ECLI:NL:RBHAA:2008:BC9433
Rechtbank Haarlem
- Eerste aanleg - meervoudig
- Chr.Th.P.M. Zandhuis
- M. Mateman
- C.A. Boom
- Rechtspraak.nl
Opzettelijke invoer van cocaïne door drugskoerier met verwerping van psychische overmacht
In deze strafzaak heeft de Rechtbank Haarlem op 11 april 2008 uitspraak gedaan in de zaak tegen een verdachte die op 22 december 2007 op Schiphol een hoeveelheid cocaïne had ingevoerd. De verdachte verklaarde aanvankelijk dat hij dacht diamanten te smokkelen, maar de rechtbank oordeelde dat hij bewust de aanmerkelijke kans had aanvaard dat hij andere verboden goederen, zoals cocaïne, zou invoeren. De rechtbank verwerpt het verweer van de verdachte dat hij onder druk stond van gewapende mannen en zich gedwongen voelde om de drugs in te voeren. De rechtbank acht de verklaring van de verdachte niet geloofwaardig, vooral gezien zijn eerdere verklaring dat hij het aanbod om diamanten te smokkelen had aanvaard omdat hij geen werk had. De rechtbank concludeert dat de verdachte zich uit vrije wil heeft ingelaten met een criminele organisatie.

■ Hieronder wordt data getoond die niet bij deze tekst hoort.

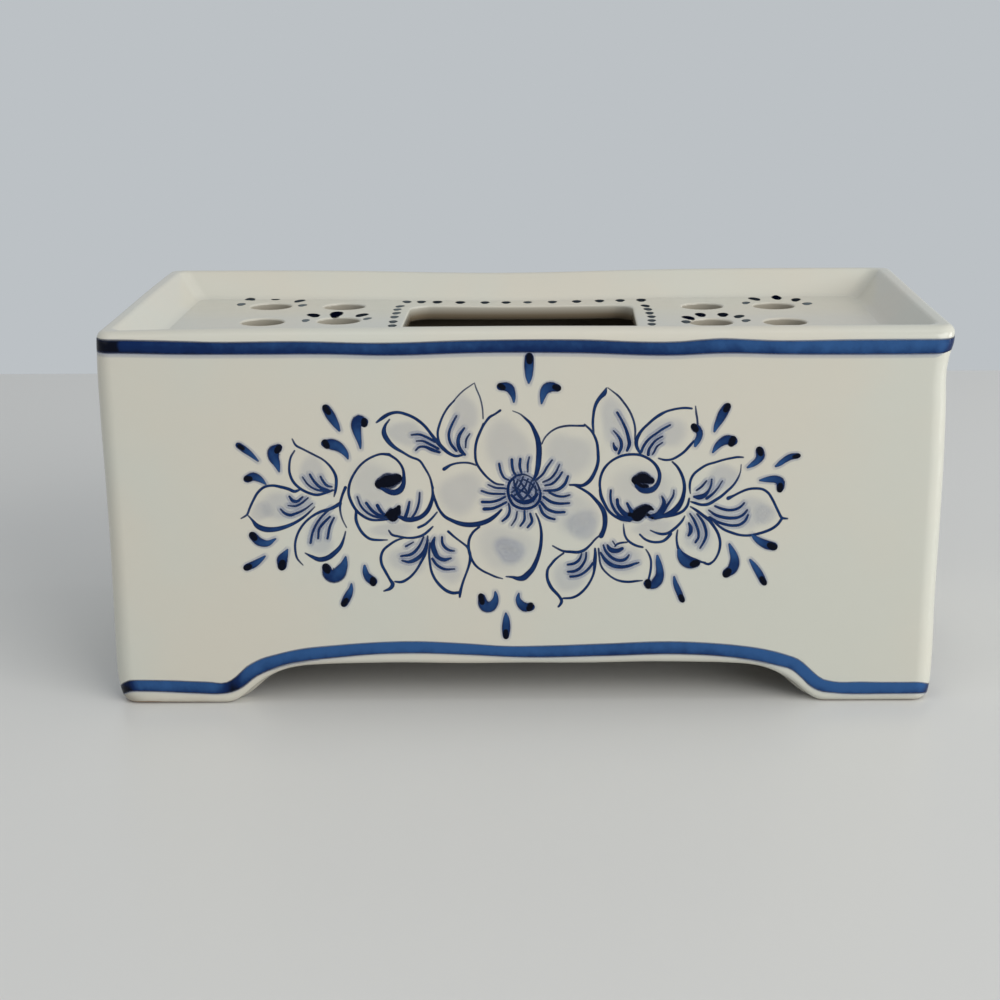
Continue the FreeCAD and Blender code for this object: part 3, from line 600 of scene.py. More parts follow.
# Brush strokes on the front face, as (x, height, width) points in millimetres, each list one pull of the brush.
centreFlower = dict(
    petals=[
        [(-4.6, 59.5, .42), (-5.6, 58.8, .34), (-6.5, 58.3, .45), (-7.4, 57.2, .38), (-8.5, 55.2, .45),
         (-9.2, 53.2, .45), (-9.4, 51.3, .42), (-9.2, 49.4, .42), (-8.15, 47.6, .4), (-6.8, 46.1, .38),
         (-5.5, 45.2, .36), (-4.2, 45, .3)],
        [(-7.8, 57, .25), (-8.3, 55.6, .35), (-8.9, 54, .25)],
        [(-2.2, 59.4, .14), (-1, 58.9, .2), (0.3, 57.8, .4), (1.0, 57.1, .5), (1.8, 55.6, .7), (2.4, 54, .9),
         (2.65, 52.2, 1.0), (2.6, 50.2, 1.0), (2.4, 48.4, .9), (1.9, 46.6, .6), (1.5, 45.9, .35)],
        [(3.2, 53, .22), (3.6, 53.9, .25), (4.7, 55.2, .28), (6.2, 56.1, .32), (8.1, 56.5, .34), (10, 56.5, .34),
         (11.1, 56.5, .4)],
        [(11.3, 56.7, .32), (12.6, 55.4, .4), (13.5, 53.5, .45), (13.8, 51.3, .5), (13.8, 49.4, .55),
         (13.1, 47.2, .62), (12, 45.5, .7), (10.9, 44.8, .6), (9.4, 44.9, .42), (8.5, 44.9, .35)],
        [(9.4, 44.8, .32), (11.1, 43.9, .45), (12.3, 43.05, .5), (13.4, 41.9, .6), (14.35, 40.7, .75), (15, 39.4, .9),
         (15.2, 38, .9), (15.15, 36.8, .85), (14.85, 35.6, .85), (14.5, 34.8, .95)],
        [(14.3, 34.9, .3), (13.4, 34.1, .34), (12.2, 32.7, .4), (11.3, 31.9, .5), (10.2, 31.45, .55),
         (8.6, 31.5, .52), (7.2, 31.65, .42), (6.2, 32.1, .34), (5.2, 32.7, .26)],
        [(-15.3, 48.2, .65), (-14, 49, .4), (-12, 49.4, .34), (-10.4, 49.3, .34), (-9.3, 48.9, .28)],
        [(-17.6, 43.6, .34), (-17.2, 42, .46), (-16.5, 40.2, .46), (-15.5, 38.8, .55), (-14, 37.9, .65),
         (-12.3, 37.25, .85), (-10.6, 37.05, .95), (-8.9, 37.25, .95), (-7.1, 37.9, .85), (-5.7, 38.9, .62),
         (-4.6, 40, .36)],
        [(-8.9, 36.6, .4), (-10.05, 35.6, .42), (-10.75, 34.4, .45), (-11, 33, .48), (-10.9, 31.6, .5),
         (-10.5, 30.2, .45), (-9.7, 28.8, .42), (-8.5, 27.8, .38), (-7, 27, .36), (-5.7, 26.4, .34),
         (-4.6, 26.1, .2)],
        [(1.99, 39.2, .25), (2.5, 38, .36), (2.85, 36.6, .42), (3, 35.2, .5), (2.95, 33.7, .56), (2.75, 32.2, .62),
         (2.4, 30.8, .7), (1.85, 29.3, .82), (1.2, 28, .95), (.35, 27, 1.08), (-.6, 26.2, 1.15), (-1.5, 26.1, .85),
         (-2.7, 26.4, .45), (-3.8, 26.5, .25)]],
    fringe=[
        [(-4.9, 49.1, .42), (-4.6, 47.6, .42), (-3.9, 46.3, .38), (-3.1, 45.9, .3)],
        [(-2.5, 49.9, .48), (-2.4, 48.4, .48), (-2, 47.2, .38), (-1.6, 46.8, .3)],
        [(-.9, 50, .46), (-1, 48.5, .48), (-.7, 47.3, .34)],
        [(.8, 50.4, .26), (.5, 49, .38), (.5, 47.6, .3)],
        [(5.1, 49.8, .3), (4.2, 48.5, .4), (3.3, 47, .4), (2.2, 46, .4)],
        [(6.5, 48.9, .26), (5.8, 47.4, .38), (4.7, 46.1, .38), (3.4, 45.5, .3)],
        [(7, 47.4, .34), (6.2, 46.2, .42), (5, 45.1, .42), (3.8, 44.8, .32)],
        [(8.1, 46.6, .4), (7.5, 45.1, .56), (6.2, 44, .56), (4.6, 43.8, .46), (3.6, 43.8, .34)],
        [(8.4, 42.9, .3), (7.2, 42.6, .4), (5.8, 42.8, .44), (4.6, 43.4, .4)],
        [(8.3, 41.3, .36), (6.6, 41.2, .48), (5, 41.5, .56), (3.5, 42.5, .5)],
        [(7.4, 39.5, .42), (5.8, 39.5, .52), (4.2, 40.1, .56), (3, 41.5, .5)],
        [(5.5, 38.1, .38), (4.4, 38.4, .48), (3.3, 39.3, .52), (2.7, 40.8, .44)],
        [(-4.4, 37.8, .38), (-3.5, 38.6, .5), (-3, 40, .44), (-3.2, 41.2, .3)],
        [(-2.7, 36.9, .2), (-1.9, 38.2, .32), (-1.6, 39.6, .26)],
        [(-1, 36.8, .34), (-.3, 37.8, .44), (-.2, 39.7, .36)],
        [(.4, 36.5, .38), (1.2, 37.6, .5), (.9, 39.2, .4)],
        [(-7, 45, .26), (-5.6, 44.4, .38), (-4.2, 44.3, .38), (-3.5, 44.2, .3)],
        [(-8.3, 43.8, .36), (-6.8, 43.3, .4), (-5.3, 43.2, .4), (-4, 43.2, .34)],
        [(-8.2, 41.6, .5), (-6.6, 41.6, .48), (-5, 42, .46), (-3.9, 42.6, .4)],
        [(-7.8, 40.2, .66), (-6.3, 40.3, .55), (-5, 40.8, .48), (-3.7, 41.5, .4)]],
    disc=[
        [(-1.9, 46.6, .4), (-2.9, 45.6, .45), (-3.3, 44, .5), (-3, 42.2, .5), (-2.3, 41, .5), (-1.2, 40.4, .5),
         (.3, 40.25, .52), (1.8, 40.8, .5), (2.7, 42, .5), (2.9, 43.3, .45)],
        [(-1.7, 46.8, .4), (-.2, 47, .3), (1, 46.5, .22), (2.1, 45.5, .25), (2.8, 43.8, .4)],
        [(-2.2, 46.2, .3), (-2, 44.8, .36), (-1.2, 43.2, .36), (-.5, 42.3, .3)],
        [(-1, 45.8, .28), (-.2, 44.4, .34), (.6, 43.2, .3)],
        [(-.4, 46.5, .28), (-.9, 45.2, .34), (-1.6, 44.2, .34), (-2.6, 43.5, .3)],
        [(1.3, 45.9, .26), (.8, 44.6, .34), (.6, 43.3, .3)],
        [(1.9, 44.7, .26), (2, 43.2, .34), (1.6, 42.2, .34)],
        [(-1.9, 44, .24), (-1.4, 42.9, .3)],
        [(-2.6, 42.9, .45), (-1.6, 41.9, .6), (-.2, 41.5, .85), (1.2, 41.9, .85), (2.2, 43, .5)],
        [(-1.4, 45.9, .3), (-1.85, 44.6, .36), (-1.4, 43, .36), (-.1, 41.5, .3)],
        [(.5, 46.1, .28), (-.1, 44.6, .36), (-1.1, 43.5, .36), (-2.4, 42.7, .3)],
        [(1.7, 45.3, .28), (1, 43.9, .36), (-.1, 42.4, .36), (-1.1, 41.6, .3)],
        [(-2.3, 44.4, .28), (-.9, 43.9, .34), (.5, 43, .34), (1.5, 41.7, .3)],
        [(-.4, 46.1, .26), (1, 45.3, .32), (2.2, 43.9, .3)]])
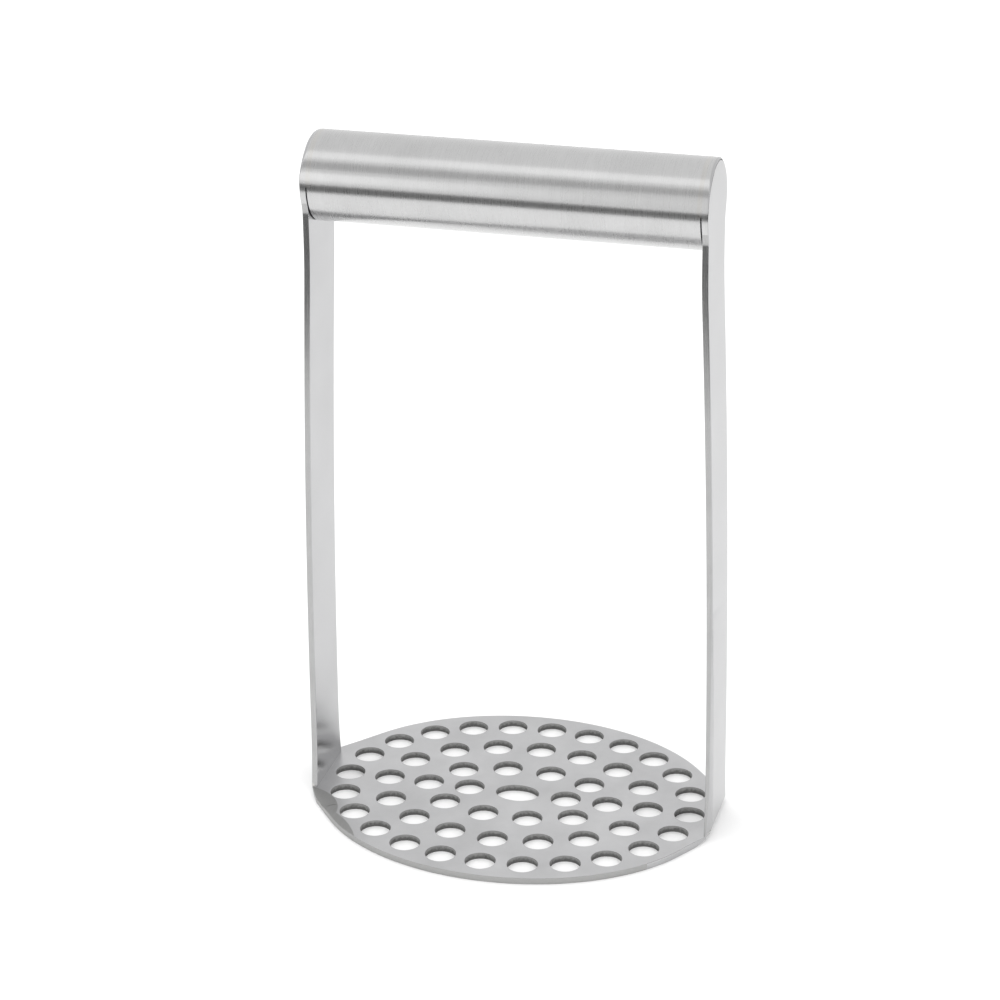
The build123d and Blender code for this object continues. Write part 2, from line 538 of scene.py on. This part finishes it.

De rechtbank heeft vastgesteld dat de dagvaarding geldig was en dat zij bevoegd was om de zaak te behandelen. De verdachte is schuldig bevonden aan opzettelijk handelen in strijd met de Opiumwet. De rechtbank heeft de verdachte veroordeeld tot een gevangenisstraf van negen maanden, met aftrek van de tijd die hij in voorarrest heeft doorgebracht. Daarnaast zijn de in beslag genomen goederen, waaronder een bagagelabel en instapkaart, verbeurd verklaard. De rechtbank heeft bij de strafoplegging rekening gehouden met de ernst van het feit en de omstandigheden waaronder het is begaan, maar heeft geen aanleiding gezien om de straf te matigen.